◆ CHALLENGE ◆
The required output consists solely of the lines from the one containing "obj.parent = empty" down to the one containing "obj.data.transform(world)", both included, each quoted exactly.

◆ SOURCE EXCERPT ◆
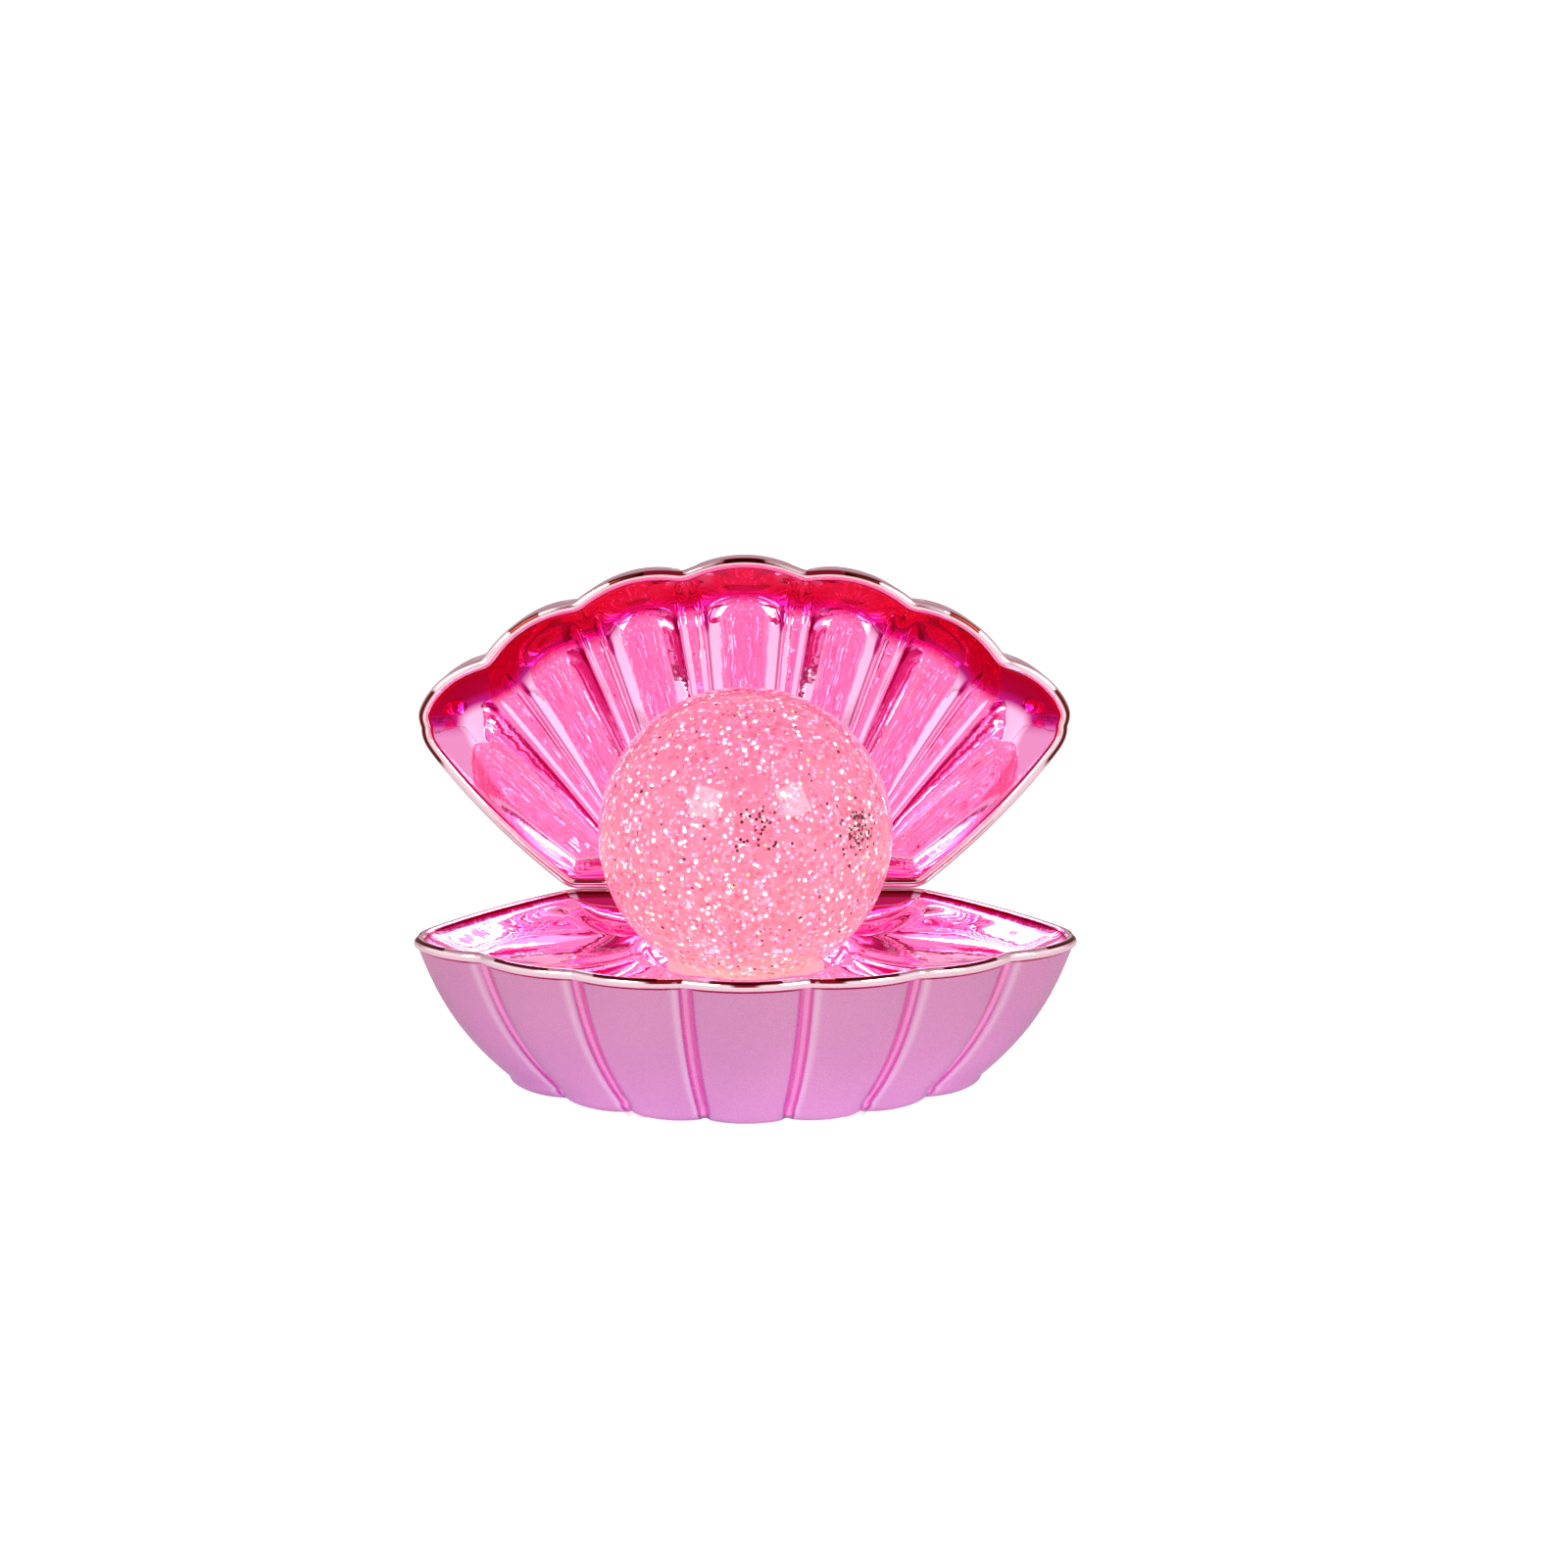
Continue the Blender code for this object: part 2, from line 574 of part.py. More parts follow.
def build_drive():
    lathe("motor_can", [(0.0, 16.6), (11.2, 16.6), (MOTOR_R, 17.3), (MOTOR_R, 22.6), (11.2, 23.3),
                        (3.0, 23.3), (3.0, 24.0), (1.1, 24.0), (1.1, 19.0), (0.0, 19.0)],
          "steel", axis_at(), 24)
    lathe("motor_shaft", [(0.0, 19.4), (0.75, 19.4), (0.75, 27.2), (0.0, 27.2)], "steel",
          axis_at(), 12)
    carrier = lathe("magnet_carrier", [(1.0, 25.0), (8.4, 25.0), (8.4, 28.2), (1.0, 28.2)],
                    "white_plastic", axis_at(), 28)
    pockets = []
    for side in (-1, 1):
        pockets.append(cylinder("pocket", 2.5, 26.0, 30.0, "white_plastic", axis_at(side * 5.2), 16))
    combine(carrier, pockets, "DIFFERENCE")
    for i, side in enumerate((-1, 1), 1):
        cylinder(f"rotor_magnet_{i}", 2.3, 26.2, 28.5, "magnet", axis_at(side * 5.2), 16)

    lathe("led_board", [(10.2, 24.6), (22.0, 24.6), (22.0, 26.0), (10.2, 26.0)], "circuit_board",
          axis_at(), 24)
    for i in range(4):
        turn = math.radians(45 + 90 * i)
        x, y = axis_at(15.4 * math.cos(turn), 15.4 * math.sin(turn))
        box(f"led_{i + 1}", (3.4, 3.4, 1.6), (x, y, 26.85), "led_lens", 0.3)

    frame = lathe("motor_frame", [(12.4, 16.6), (23.0, 16.6), (23.0, 18.4), (12.4, 18.4)],
                  "black_plastic", axis_at(), 24)
    posts = []
    for i in range(3):
        turn = math.radians(90 + 120 * i)
        posts.append(cylinder("post", 1.6, 17.4, 24.3, "black_plastic",
                              axis_at(20.0 * math.cos(turn), 20.0 * math.sin(turn)), 12))
    combine(frame, posts, "UNION")


def spring_path(x0, x1, v, turns=3, steps=8):
    path = []
    total = turns * steps
    for i in range(total + 1):
        t = i / total
        radius = 3.4 - 1.5 * t
        turn = 2.0 * math.pi * turns * t
        path.append((x0 + (x1 - x0) * t, -v + radius * math.cos(turn),
                     CELL_Z + radius * math.sin(turn)))
    return path


def along_x(name, profile, centre, slot, steps=18):
    """Turn an (r, x) profile about a line along X through (y, z)."""
    body = lathe(name, profile, slot, (0.0, 0.0), steps)
    body.data.transform(Matrix.Rotation(math.pi / 2.0, 4, "Y"))
    body.data.transform(Matrix.Translation(Vector((0.0, centre[0], centre[1])) * MM))
    return body


def build_cells():
    half = CELL_LEN / 2.0
    tray = box("battery_tray", (58.4, 35.0, 11.4), (0.0, -40.2, 10.45), "black_plastic")
    ear = box("ear", (8.0, 6.0, 7.0), (32.0, -40.2, 8.25), "black_plastic")
    hollow = box("hollow", (56.0, 32.8, 14.2), (0.0, -40.2, 7.9), "black_plastic")
    bore = cylinder("bore", 1.4, 3.0, 13.0, "black_plastic", (DOOR_SCREW_X, -40.2), 14)
    combine(tray, [ear], "UNION")
    combine(tray, [hollow, bore], "DIFFERENCE")
    for i, v in enumerate(CELL_V, 1):
        way = 1.0 if i != 2 else -1.0
        ends = [(0.0, -half), (4.6, -half), (CELL_R, -half + 0.6), (CELL_R, half - 1.4),
                (4.4, half - 0.9), (1.9, half - 0.9), (1.9, half + 0.3), (0.0, half + 0.3)]
        along_x(f"cell_{i}", [(r, x * way) for r, x in ends], (-v, CELL_Z), "cell_wrap")
        x_plate = -way * 27.4
        tube(f"cell_spring_{i}", spring_path(x_plate + way * 0.85, -way * (half + 0.45), v), 0.32,
             "spring_steel", 4)
    plate_x = 27.6
    pairs = (("contact_plate_1", -1, (CELL_V[0],)), ("contact_plate_2", 1, (CELL_V[0], CELL_V[1])),
             ("contact_plate_3", -1, (CELL_V[1], CELL_V[2])), ("contact_plate_4", 1, (CELL_V[2],)))
    for name, side, rows in pairs:
        middle = sum(rows) / len(rows)
        box(name, (0.4, 9.0 + 10.8 * (len(rows) - 1), 9.0), (side * plate_x, -middle, CELL_Z),
            "spring_steel")


def build_door():
    """Battery door in the underside with its screw; returns the cutter for the opening."""
    left, right, rear, front = DOOR
    middle = ((left + right) / 2.0, -(rear + front) / 2.0)
    opening = box("opening", (right - left, front - rear, 8.0), (*middle, 3.0), "x")
    door = box("battery_door", (right - left - 0.7, front - rear - 0.7, 1.9), (*middle, 3.05),
               "satin_pink", 0.3)
    spot = (DOOR_SCREW_X, -40.2)
    hole = cylinder("hole", 1.5, 0.0, 8.0, "x", spot, 14)
    sink = cylinder("sink", 2.7, 0.0, 3.1, "x", spot, 14)
    combine(door, [hole, sink], "DIFFERENCE")
    lathe("door_screw", [(0.0, 2.3), (2.3, 2.3), (2.3, 3.0), (1.15, 3.0), (1.15, 10.4), (0.0, 11.2)],
          "steel", spot, 14)
    return opening


def build_small_parts(shell, lid, liner, bowl):
    cuts = [build_door()]
    adds = []
    bores = []
    for i, (u, v) in enumerate(POSTS, 1):
        spot = (u, -v)
        cuts.append(cylinder("hole", 1.6, 0.0, 8.0, "x", spot, 14))
        cuts.append(cylinder("sink", 3.1, 0.0, 3.45, "x", spot, 14))
        under = liner.ray_cast(Vector((*spot, 0.0)) * MM, Vector((0.0, 0.0, 1.0)))[1].z / MM
        adds.append(cylinder("post", 3.0, 6.0, under + 0.8, "x", spot, 14))
        bores.append(cylinder("bore", 1.4, 4.0, 16.0, "x", spot, 14))
        lathe(f"case_screw_{i}", [(0.0, 2.4), (2.7, 2.4), (2.7, 3.3), (1.15, 3.3), (1.15, 13.0),
                                  (0.0, 14.2)], "steel", spot, 14)
    combine(liner, adds, "UNION")
    combine(liner, bores, "DIFFERENCE")

    cuts.append(box("slot", (4.6, 9.6, 8.0), (SWITCH[0], -SWITCH[1], 3.0), "x"))
    combine(shell, cuts, "DIFFERENCE")
    box("switch_body", (8.6, 14.0, 6.0), (SWITCH[0], -SWITCH[1], 7.9), "black_plastic", 0.3)
    box("switch_knob", (3.8, 4.2, 3.6), (SWITCH[0], -SWITCH[1] + 2.0, 2.8), "black_plastic", 0.3)

    for i, (u, v) in enumerate(FEET, 1):
        lathe(f"foot_{i}", [(0.0, 0.0), (3.7, 0.0), (4.3, 0.6), (4.3, 1.95), (0.0, 1.95)],
              "clear_rubber", (u, -v), 14)

    lid_adds = []
    lid_bores = []
    lid_cuts = []
    for i, (u, v) in enumerate(LID_POSTS, 1):
        behind = Vector(lid_point(u, v, LID_DEPTH + 5.0)) * MM
        back = Vector(lid_point(u, v, 0.0)) * MM - behind
        struck = bowl.ray_cast(behind, back.normalized())[1]
        start = LID_DEPTH + 5.0 - (struck - behind).length / MM
        lid_adds.append(lid_drill("post", 2.8, u, v, start - 0.9, LID_DEPTH - SHELL_WALL - 0.9))
        lid_bores.append(lid_drill("bore", 1.3, u, v, LID_DEPTH - 9.0, LID_DEPTH + 2.0))
        lid_cuts.append(lid_drill("hole", 1.6, u, v, LID_DEPTH - 4.0, LID_DEPTH + 3.0))
        lid_cuts.append(lid_drill("sink", 3.0, u, v, LID_DEPTH - 1.1, LID_DEPTH + 3.0))

        def screw_ring(radius, w, u=u, v=v):
            ring = []
            for j in range(14):
                turn = 2.0 * math.pi * j / 14
                ring.append(lid_point(u + radius * math.cos(turn), v + radius * math.sin(turn), w))
            return ring

        stepped_pin(f"lid_screw_{i}", screw_ring,
                    ((2.5, LID_DEPTH - 0.2), (2.5, LID_DEPTH - 0.85), (1.1, LID_DEPTH - 0.85),
                     (1.1, LID_DEPTH - 7.5), (0.4, LID_DEPTH - 8.4)), "steel")
    combine(bowl, lid_adds, "UNION")
    combine(bowl, lid_bores, "DIFFERENCE")

    # angle bracket in the corner behind the base and below the lid
    section = bracket_section()
    rings = [[(x, y, z) for y, z in section] for x in (-30.0, 30.0)]
    bracket = loft("rear_bracket", rings, "painted_bracket", smooth=False)
    bracket_cuts = []
    for i, side in enumerate((-1, 1), 1):
        x = side * 20.0
        for name, start, end in bracket_pins(x):
            hole = tube("hole", (start, end), 1.6, "x", 12)
            bracket_cuts.append(hole)
            twin = tube("hole", (start, end), 1.6, "x", 12)
            if name == "base":
                combine(shell, [twin], "DIFFERENCE")
            else:
                lid_cuts.append(twin)
            screw_between(f"bracket_screw_{name}_{i}", start, end)
    combine(bracket, bracket_cuts, "DIFFERENCE")
    combine(lid, lid_cuts, "DIFFERENCE")

    box("control_board", (13.0, 18.0, 1.2), (-38.5, -33.0, 12.0), "circuit_board")
    box("control_chip", (6.0, 8.0, 1.6), (-38.5, -33.0, 13.5), "black_plastic")


def wall_line(depth, taper, w):
    """Inset of the hinge-side wall of a valve at depth w."""
    straight = depth - FOOT_ROUND
    return taper[1] * taper_share(min(w, straight) / straight) + 0.12


def bracket_section():
    """Closed (y, z) section following the base wall downwards and the lid wall backwards."""
    plate = 1.8
    down = []
    for w in (6.0, 18.0, 30.0):
        down.append((0.35 - wall_line(BASE_DEPTH, BASE_TAPER, w), RIM_Z - w))
    back = []
    for w in (9.0, 16.0, 24.0):
        y, z = lid_point(0.0, wall_line(LID_DEPTH, LID_TAPER, w) - 0.35, w)[1:]
        back.append((y, z))
    inner = [(y + plate, z) for y, z in down]
    under = [(y, z - plate) for y, z in back]
    heel = (down[0][0] + 0.2, down[0][1] + 2.2)
    section = list(reversed(down)) + [heel] + back + list(reversed(under))
    section += [(inner[0][0] + 1.2, under[0][1] - 1.2)] + inner[1:]
    return section


def bracket_pins(x):
    """Screw lines of the bracket: (which valve, inside end, outside end)."""
    w = 24.0
    y = -wall_line(BASE_DEPTH, BASE_TAPER, w)
    base = ("base", (x, y - 7.0, RIM_Z - w), (x, y + 4.6, RIM_Z - w))
    w = 20.0
    ly, lz = lid_point(0.0, wall_line(LID_DEPTH, LID_TAPER, w), w)[1:]
    lid = ("lid", (x, ly, lz + 7.0), (x, ly, lz - 4.6))
    return (base, lid)


def screw_between(name, start, end):
    """A screw whose head sits at the outside end of its hole line."""
    start, end = Vector(start), Vector(end)
    along = (end - start).normalized()
    side = along.orthogonal().normalized()
    other = along.cross(side)
    length = (end - start).length
    rings = []
    for radius, t in ((0.4, 0.4), (1.15, 1.4), (1.15, length - 1.75), (2.6, length - 1.75),
                      (2.6, length - 0.9), (1.6, length - 0.3)):
        ring = []
        for j in range(12):
            turn = 2.0 * math.pi * j / 12
            ring.append(start + along * t + side * (radius * math.cos(turn))
                        + other * (radius * math.sin(turn)))
        rings.append(ring)
    return loft(name, rings, "steel", smooth=False)


def build_wires():
    """Insulated leads between the cells, the switch, the control board and the light board."""
    tube("lead_red", smooth_path([(30.4, -51.0, 13.6), (32.6, -48.0, 15.6), (36.6, -43.6, 15.0),
                                  (41.0, -38.0, 12.2)]), 0.55, "lead_red")
    tube("lead_black", smooth_path([(-30.4, -29.4, 13.0), (-31.6, -28.4, 15.0), (-33.4, -27.6, 15.2),
                                    (-34.6, -27.2, 13.4)]), 0.55, "lead_black")


def group_pieces():
    """Give every piece its own origin and hang it on the empty of the group it belongs to."""
    pieces = [body for body in bpy.data.objects if body.type == "MESH"]
    owner = {name: group for group, (_, names) in MOVING.items() for name in names}
    spots = {"case": (0.0, 0.0, 0.0)}
    spots.update({group: place for group, (place, _) in MOVING.items()})
    hubs = {}
    for group, spot in spots.items():
        hub = bpy.data.objects.new(group + "_axis", None)
        hub.location = Vector((spot[0], spot[1] + FRAME_Y, spot[2])) * MM
        bpy.context.scene.collection.objects.link(hub)
        hubs[group] = hub
    for body in pieces:
        hub = hubs[owner.get(body.name, "case")]
        corners = [Vector(corner) for corner in body.bound_box]
        centre = (corners[0] + corners[6]) / 2.0
        body.data.transform(Matrix.Translation(-centre))
        body.data.set_sharp_from_angle(angle=math.radians(35.0))
        body.parent = hub
        body.location = centre + Vector((0.0, FRAME_Y * MM, 0.0)) - hub.location


def main():
    clear_scene()
    shell, lid, liner, bowl = build_valves()
    build_globe()
    build_drive()
    build_cells()
    build_small_parts(shell, lid, liner, bowl)
    build_wires()
    group_pieces()


main()
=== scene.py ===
"""Looks of the clam-shell glitter-globe lamp: valve surfaces, globe, glitter, finishes, studio."""
import json
import math

import bmesh
import bpy
import numpy as np
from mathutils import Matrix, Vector


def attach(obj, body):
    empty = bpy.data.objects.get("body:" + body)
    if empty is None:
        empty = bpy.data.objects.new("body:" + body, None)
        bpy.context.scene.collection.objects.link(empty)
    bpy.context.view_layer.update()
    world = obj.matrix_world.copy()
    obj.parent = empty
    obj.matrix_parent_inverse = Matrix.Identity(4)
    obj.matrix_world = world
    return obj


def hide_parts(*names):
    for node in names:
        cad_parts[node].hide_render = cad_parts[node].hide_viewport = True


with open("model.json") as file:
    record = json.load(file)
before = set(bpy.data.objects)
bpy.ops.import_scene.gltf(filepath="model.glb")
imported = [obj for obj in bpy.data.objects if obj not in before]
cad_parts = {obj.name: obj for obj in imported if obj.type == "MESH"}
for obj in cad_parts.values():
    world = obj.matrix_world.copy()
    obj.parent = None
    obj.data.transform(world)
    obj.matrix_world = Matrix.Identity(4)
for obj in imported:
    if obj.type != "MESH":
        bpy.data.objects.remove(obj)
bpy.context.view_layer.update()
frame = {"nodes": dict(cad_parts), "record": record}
NODES = frame["nodes"]
RNG = np.random.default_rng(11)
MM = 0.001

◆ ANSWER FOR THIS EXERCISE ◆
    obj.parent = empty
    obj.matrix_parent_inverse = Matrix.Identity(4)
    obj.matrix_world = world
    return obj


def hide_parts(*names):
    for node in names:
        cad_parts[node].hide_render = cad_parts[node].hide_viewport = True


with open("model.json") as file:
    record = json.load(file)
before = set(bpy.data.objects)
bpy.ops.import_scene.gltf(filepath="model.glb")
imported = [obj for obj in bpy.data.objects if obj not in before]
cad_parts = {obj.name: obj for obj in imported if obj.type == "MESH"}
for obj in cad_parts.values():
    world = obj.matrix_world.copy()
    obj.parent = None
    obj.data.transform(world)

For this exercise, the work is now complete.